**PROVIDED MATERIAL**.
* * * * * * *

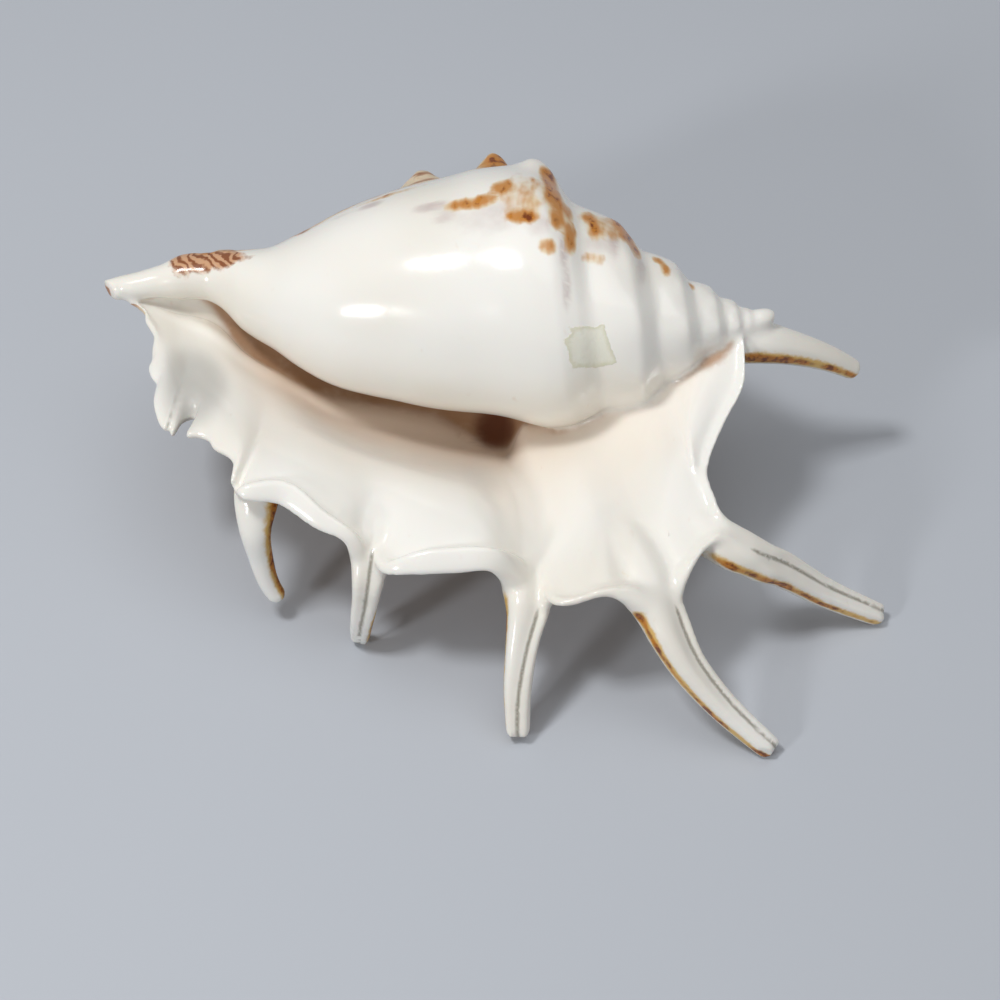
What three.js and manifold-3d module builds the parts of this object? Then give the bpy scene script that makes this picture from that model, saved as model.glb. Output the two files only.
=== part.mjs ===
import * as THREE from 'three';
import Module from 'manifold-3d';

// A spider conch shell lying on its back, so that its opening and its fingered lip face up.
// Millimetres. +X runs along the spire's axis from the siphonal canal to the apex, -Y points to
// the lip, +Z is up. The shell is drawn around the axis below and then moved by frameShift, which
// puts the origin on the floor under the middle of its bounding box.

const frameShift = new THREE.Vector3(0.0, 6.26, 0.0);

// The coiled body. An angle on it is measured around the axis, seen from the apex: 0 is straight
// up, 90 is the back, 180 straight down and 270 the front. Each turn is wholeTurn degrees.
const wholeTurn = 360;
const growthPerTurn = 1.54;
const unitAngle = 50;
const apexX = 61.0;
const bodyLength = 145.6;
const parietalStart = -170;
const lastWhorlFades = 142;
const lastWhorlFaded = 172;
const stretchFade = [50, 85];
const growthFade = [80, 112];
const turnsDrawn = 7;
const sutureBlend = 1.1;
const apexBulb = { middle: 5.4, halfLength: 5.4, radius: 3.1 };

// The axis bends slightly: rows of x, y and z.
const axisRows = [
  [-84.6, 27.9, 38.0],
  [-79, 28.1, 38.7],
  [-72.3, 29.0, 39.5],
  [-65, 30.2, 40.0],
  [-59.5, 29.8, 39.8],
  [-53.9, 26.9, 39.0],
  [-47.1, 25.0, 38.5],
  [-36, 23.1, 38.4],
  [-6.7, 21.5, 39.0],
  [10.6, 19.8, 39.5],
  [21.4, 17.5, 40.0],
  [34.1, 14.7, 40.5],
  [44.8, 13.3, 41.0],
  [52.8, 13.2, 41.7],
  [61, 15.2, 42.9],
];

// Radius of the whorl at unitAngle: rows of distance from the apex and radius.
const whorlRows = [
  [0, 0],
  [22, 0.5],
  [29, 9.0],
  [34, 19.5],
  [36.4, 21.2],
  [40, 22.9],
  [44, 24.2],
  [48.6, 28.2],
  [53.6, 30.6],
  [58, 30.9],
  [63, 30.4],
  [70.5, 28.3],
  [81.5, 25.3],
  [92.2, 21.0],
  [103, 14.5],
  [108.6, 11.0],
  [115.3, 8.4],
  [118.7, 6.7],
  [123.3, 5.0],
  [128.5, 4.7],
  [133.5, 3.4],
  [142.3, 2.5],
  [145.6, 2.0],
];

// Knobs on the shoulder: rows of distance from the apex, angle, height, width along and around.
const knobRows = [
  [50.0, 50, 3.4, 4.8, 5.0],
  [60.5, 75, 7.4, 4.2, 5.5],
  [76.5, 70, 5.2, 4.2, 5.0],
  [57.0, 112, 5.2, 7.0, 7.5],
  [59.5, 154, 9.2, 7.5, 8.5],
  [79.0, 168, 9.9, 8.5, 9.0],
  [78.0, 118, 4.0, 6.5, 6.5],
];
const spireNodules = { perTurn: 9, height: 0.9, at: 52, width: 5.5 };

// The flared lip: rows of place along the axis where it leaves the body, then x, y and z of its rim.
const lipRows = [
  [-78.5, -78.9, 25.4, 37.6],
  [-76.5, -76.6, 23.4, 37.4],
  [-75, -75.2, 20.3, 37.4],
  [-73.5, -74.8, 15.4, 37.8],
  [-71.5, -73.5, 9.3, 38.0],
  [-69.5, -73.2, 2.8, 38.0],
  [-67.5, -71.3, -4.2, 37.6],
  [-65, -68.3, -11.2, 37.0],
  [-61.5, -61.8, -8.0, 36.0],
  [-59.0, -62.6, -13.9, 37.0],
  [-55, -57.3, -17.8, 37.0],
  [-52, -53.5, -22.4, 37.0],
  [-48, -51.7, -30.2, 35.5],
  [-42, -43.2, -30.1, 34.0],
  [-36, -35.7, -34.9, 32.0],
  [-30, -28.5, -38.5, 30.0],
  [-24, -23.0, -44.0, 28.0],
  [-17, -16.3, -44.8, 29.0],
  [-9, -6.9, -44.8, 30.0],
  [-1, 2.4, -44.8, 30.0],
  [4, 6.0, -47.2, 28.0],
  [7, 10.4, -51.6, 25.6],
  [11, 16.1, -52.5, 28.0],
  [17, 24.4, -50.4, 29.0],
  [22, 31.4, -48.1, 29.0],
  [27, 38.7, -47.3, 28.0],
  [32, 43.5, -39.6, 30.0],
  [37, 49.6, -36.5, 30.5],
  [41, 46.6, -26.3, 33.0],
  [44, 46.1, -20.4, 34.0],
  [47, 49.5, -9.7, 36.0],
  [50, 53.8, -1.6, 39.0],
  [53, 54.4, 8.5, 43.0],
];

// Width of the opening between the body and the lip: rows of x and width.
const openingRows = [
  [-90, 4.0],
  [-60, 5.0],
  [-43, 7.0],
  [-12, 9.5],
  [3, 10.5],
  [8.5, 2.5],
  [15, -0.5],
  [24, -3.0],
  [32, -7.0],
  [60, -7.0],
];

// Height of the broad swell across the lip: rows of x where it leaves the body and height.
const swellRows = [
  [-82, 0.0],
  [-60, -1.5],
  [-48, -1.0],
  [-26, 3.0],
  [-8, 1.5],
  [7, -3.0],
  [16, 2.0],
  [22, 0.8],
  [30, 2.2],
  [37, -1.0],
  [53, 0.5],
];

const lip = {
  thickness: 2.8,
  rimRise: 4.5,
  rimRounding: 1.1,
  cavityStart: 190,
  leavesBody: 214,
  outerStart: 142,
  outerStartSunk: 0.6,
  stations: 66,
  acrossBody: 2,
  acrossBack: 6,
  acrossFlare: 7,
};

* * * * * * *

**EXERCISE DESCRIPTION**. Return the material exactly as it stands.

**CORRECT RESULT**.
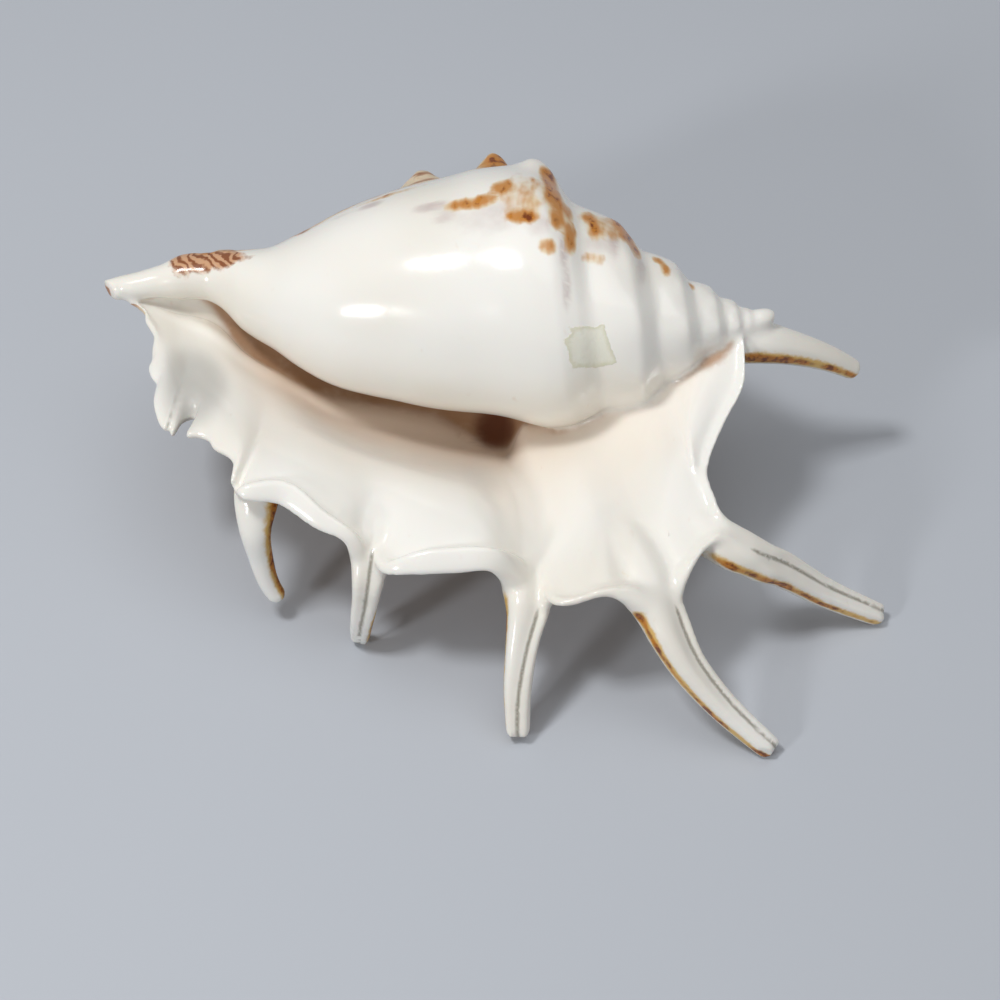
What three.js and manifold-3d module builds the parts of this object? Then give the bpy scene script that makes this picture from that model, saved as model.glb. Output the two files only.
=== part.mjs ===
import * as THREE from 'three';
import Module from 'manifold-3d';

// A spider conch shell lying on its back, so that its opening and its fingered lip face up.
// Millimetres. +X runs along the spire's axis from the siphonal canal to the apex, -Y points to
// the lip, +Z is up. The shell is drawn around the axis below and then moved by frameShift, which
// puts the origin on the floor under the middle of its bounding box.

const frameShift = new THREE.Vector3(0.0, 6.26, 0.0);

// The coiled body. An angle on it is measured around the axis, seen from the apex: 0 is straight
// up, 90 is the back, 180 straight down and 270 the front. Each turn is wholeTurn degrees.
const wholeTurn = 360;
const growthPerTurn = 1.54;
const unitAngle = 50;
const apexX = 61.0;
const bodyLength = 145.6;
const parietalStart = -170;
const lastWhorlFades = 142;
const lastWhorlFaded = 172;
const stretchFade = [50, 85];
const growthFade = [80, 112];
const turnsDrawn = 7;
const sutureBlend = 1.1;
const apexBulb = { middle: 5.4, halfLength: 5.4, radius: 3.1 };

// The axis bends slightly: rows of x, y and z.
const axisRows = [
  [-84.6, 27.9, 38.0],
  [-79, 28.1, 38.7],
  [-72.3, 29.0, 39.5],
  [-65, 30.2, 40.0],
  [-59.5, 29.8, 39.8],
  [-53.9, 26.9, 39.0],
  [-47.1, 25.0, 38.5],
  [-36, 23.1, 38.4],
  [-6.7, 21.5, 39.0],
  [10.6, 19.8, 39.5],
  [21.4, 17.5, 40.0],
  [34.1, 14.7, 40.5],
  [44.8, 13.3, 41.0],
  [52.8, 13.2, 41.7],
  [61, 15.2, 42.9],
];

// Radius of the whorl at unitAngle: rows of distance from the apex and radius.
const whorlRows = [
  [0, 0],
  [22, 0.5],
  [29, 9.0],
  [34, 19.5],
  [36.4, 21.2],
  [40, 22.9],
  [44, 24.2],
  [48.6, 28.2],
  [53.6, 30.6],
  [58, 30.9],
  [63, 30.4],
  [70.5, 28.3],
  [81.5, 25.3],
  [92.2, 21.0],
  [103, 14.5],
  [108.6, 11.0],
  [115.3, 8.4],
  [118.7, 6.7],
  [123.3, 5.0],
  [128.5, 4.7],
  [133.5, 3.4],
  [142.3, 2.5],
  [145.6, 2.0],
];

// Knobs on the shoulder: rows of distance from the apex, angle, height, width along and around.
const knobRows = [
  [50.0, 50, 3.4, 4.8, 5.0],
  [60.5, 75, 7.4, 4.2, 5.5],
  [76.5, 70, 5.2, 4.2, 5.0],
  [57.0, 112, 5.2, 7.0, 7.5],
  [59.5, 154, 9.2, 7.5, 8.5],
  [79.0, 168, 9.9, 8.5, 9.0],
  [78.0, 118, 4.0, 6.5, 6.5],
];
const spireNodules = { perTurn: 9, height: 0.9, at: 52, width: 5.5 };

// The flared lip: rows of place along the axis where it leaves the body, then x, y and z of its rim.
const lipRows = [
  [-78.5, -78.9, 25.4, 37.6],
  [-76.5, -76.6, 23.4, 37.4],
  [-75, -75.2, 20.3, 37.4],
  [-73.5, -74.8, 15.4, 37.8],
  [-71.5, -73.5, 9.3, 38.0],
  [-69.5, -73.2, 2.8, 38.0],
  [-67.5, -71.3, -4.2, 37.6],
  [-65, -68.3, -11.2, 37.0],
  [-61.5, -61.8, -8.0, 36.0],
  [-59.0, -62.6, -13.9, 37.0],
  [-55, -57.3, -17.8, 37.0],
  [-52, -53.5, -22.4, 37.0],
  [-48, -51.7, -30.2, 35.5],
  [-42, -43.2, -30.1, 34.0],
  [-36, -35.7, -34.9, 32.0],
  [-30, -28.5, -38.5, 30.0],
  [-24, -23.0, -44.0, 28.0],
  [-17, -16.3, -44.8, 29.0],
  [-9, -6.9, -44.8, 30.0],
  [-1, 2.4, -44.8, 30.0],
  [4, 6.0, -47.2, 28.0],
  [7, 10.4, -51.6, 25.6],
  [11, 16.1, -52.5, 28.0],
  [17, 24.4, -50.4, 29.0],
  [22, 31.4, -48.1, 29.0],
  [27, 38.7, -47.3, 28.0],
  [32, 43.5, -39.6, 30.0],
  [37, 49.6, -36.5, 30.5],
  [41, 46.6, -26.3, 33.0],
  [44, 46.1, -20.4, 34.0],
  [47, 49.5, -9.7, 36.0],
  [50, 53.8, -1.6, 39.0],
  [53, 54.4, 8.5, 43.0],
];

// Width of the opening between the body and the lip: rows of x and width.
const openingRows = [
  [-90, 4.0],
  [-60, 5.0],
  [-43, 7.0],
  [-12, 9.5],
  [3, 10.5],
  [8.5, 2.5],
  [15, -0.5],
  [24, -3.0],
  [32, -7.0],
  [60, -7.0],
];

// Height of the broad swell across the lip: rows of x where it leaves the body and height.
const swellRows = [
  [-82, 0.0],
  [-60, -1.5],
  [-48, -1.0],
  [-26, 3.0],
  [-8, 1.5],
  [7, -3.0],
  [16, 2.0],
  [22, 0.8],
  [30, 2.2],
  [37, -1.0],
  [53, 0.5],
];

const lip = {
  thickness: 2.8,
  rimRise: 4.5,
  rimRounding: 1.1,
  cavityStart: 190,
  leavesBody: 214,
  outerStart: 142,
  outerStartSunk: 0.6,
  stations: 66,
  acrossBody: 2,
  acrossBack: 6,
  acrossFlare: 7,
};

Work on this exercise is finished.